John Travolta's new film is a dud. It shows why great actors can be bad directors
There is something almost unbearably poignant about watching a clip reel of John Travolta's greatest screen moments before sitting down to review his directorial debut. Tony Manero. Danny Zuko. Vincent Vega. The man has spent five decades being magnetic, dangerous, funny, and devastatingly human — often all at once. Which makes it all the more painful to report that Propeller One-Way Night Coach, the 61-minute Apple Original he has spent years nurturing into existence, is a well-meaning muddle. A film so devoid of the very spark that made its creator legendary.
The film — based on a children's book Travolta wrote in 1997 — follows a young aviation enthusiast named Jeff and his single mother as they take a multi-stop propeller flight cross-country to Hollywood. It is set in the golden age of air travel, all polished shoes and glamorous stewardesses, and it wears its nostalgia like a warm cardigan. The problem is that a warm cardigan is not a film.

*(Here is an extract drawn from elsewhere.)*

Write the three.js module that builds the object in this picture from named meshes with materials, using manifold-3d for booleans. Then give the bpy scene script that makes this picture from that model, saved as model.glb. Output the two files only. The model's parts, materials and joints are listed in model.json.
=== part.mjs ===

"A meta reading of Propeller is more interesting than the film itself — tragically hampered by a distinct lack of ambition."
A Love Letter That Never Reaches Its Destination
Travolta has admitted openly that this is personal — the first film he has described as "the most personal thing I've ever done." His love of aviation is well documented; he is a licensed pilot who owns multiple aircraft. And so Jeff's wide-eyed enchantment with airport announcements, in-flight meals, and the aesthetic theater of 1960s air travel is clearly autobiographical. The sincerity is not in question. The craft, unfortunately, is.
The screenplay, also written by Travolta, narrates over the action with such relentless over-explaining that one begins to wonder if he trusts either his audience or his own images to carry the story. The voiceover does not complement the visuals — it smothers them. Great directors understand that cinema is a language of pictures and silence. Here, every moment of potential wonder is immediately explained away.